Владислав Ходасевич и его "дзяд" Адам Мицкевич | страница 5



Увлеченный в те годы филологическими штудиями, тонкий знаток и мастер метрики, Ходасевич критически просматривает все существующие опыты, отмечая в отдельной тетради свои впечатления — поэтическую ценность, верность смыслу и образам оригинала, соответствие метрике. Если бы можно было полностью опубликовать его заметки, получился бы проиллюстрированный примерами сжатый и необычайно ценный курс теории поэтического перевода. Вот, например, что пишет Ходасевич о принадлежащем Н. Бергу переводе стихотворения «Rozmowa» («Разговор»), которому он предпочтет перевод Л. Мея:

«В подлиннике — все стих. обращено к возлюбленной. У Берга о ней в I-й строфе почему-то говорится в 3-м лице. Первая строка: "Не стало слов, не стало вдохновенья!" Как будто говорит о какой-то душевной опустошенности. У М. — наоборот, "Возлюбленная моя! К чему нам слова!" Далее М. сетует на то, что слова "выветриваются" до того, что даже возлюбленной кажутся мертвыми.

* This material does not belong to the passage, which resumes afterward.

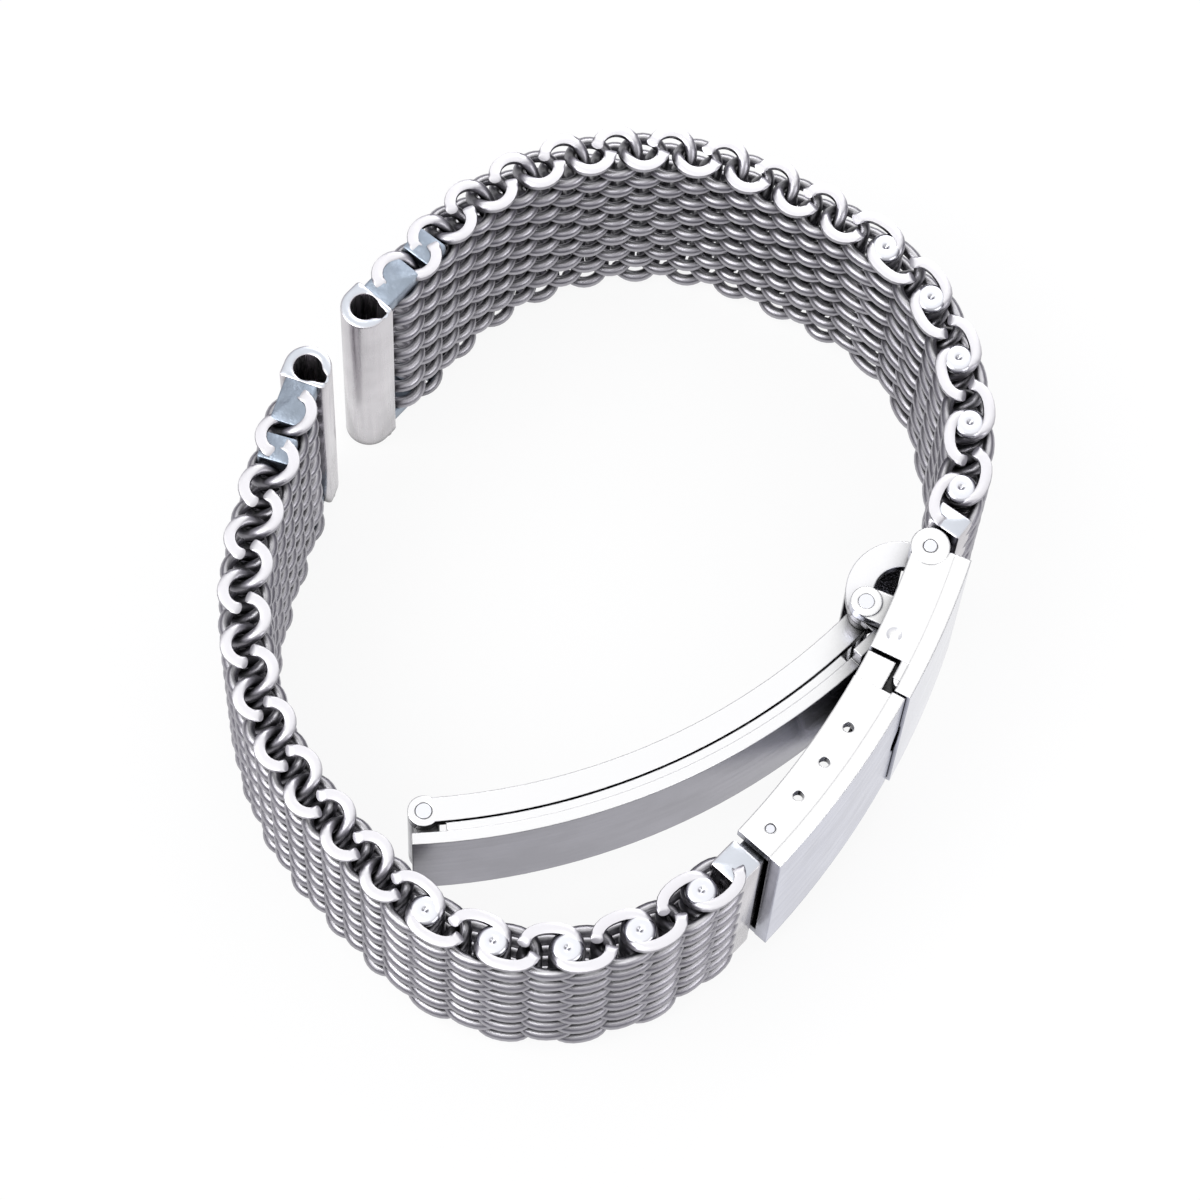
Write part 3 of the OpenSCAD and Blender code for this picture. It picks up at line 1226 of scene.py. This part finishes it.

У Берга же выходит так, что она справедливо сердится на его душевную пустоту и т. д. Он, видимо, просто не понял смысла Мицкевича в сонете».

О переводе Берга «Вечер и утро» («Ranek i wieczor»), вместо которого он включил перевод Н. Гербеля, Ходасевич замечает:

«12 строк разностопного ямба. Пересказ, искажающий подлинник совершенно: у М-ча сперва идет описание утра, потом — вечера. У Б. наоборот. При таких условиях говорить о точности не приходится. Никуда не годно».

Антологию предваряло следующее предисловие («От составителя»):

«Вторая четверть минувшего XIX столетия была золотым веком польской поэзии. Никогда до этого времени, ни впоследствии не звучала польская лира столь чистым и благородным звуком. Три поэта, которых творчество не может быть исключено из сокровищницы не только польской, но и всемирной литературы, жили и творили тогда одновременно. Эти трое — Мицкевич, Словацкий, Красинский. В их созданиях впервые с достаточной глубиной отразилась душа Польши. Они впервые, и к сожалению — только они, сумели исконно польское сделать общечеловеческим.

Адам Мицкевич — Пушкин польской литературы. Он первый предуказал ей пути развития национального. Он первый сумел подойти к народному творчеству и из этого родника почерпнуть основные мотивы своей поэзии. До него книжная польская литература была оторвана от народа. Только в его стихах впервые услышал народ отголосок своих волнений и дум.

Но не только своей поэзией дорог Мицкевич Польше. Во всем его творчестве и во всей его жизни находит поляк отражение лучших заветов своего страдающего народа. Как человек, Мицкевич был одним из величайших борцов за свободу родины. Как писатель, он вскрыл высший, религиозный смысл этой борьбы. Вот почему память о Мицкевиче живет в Польше, как память о подвижнике и герое. В этом смысле вся личность его сделалась одной из священнейших и прекраснейших легенд Польши.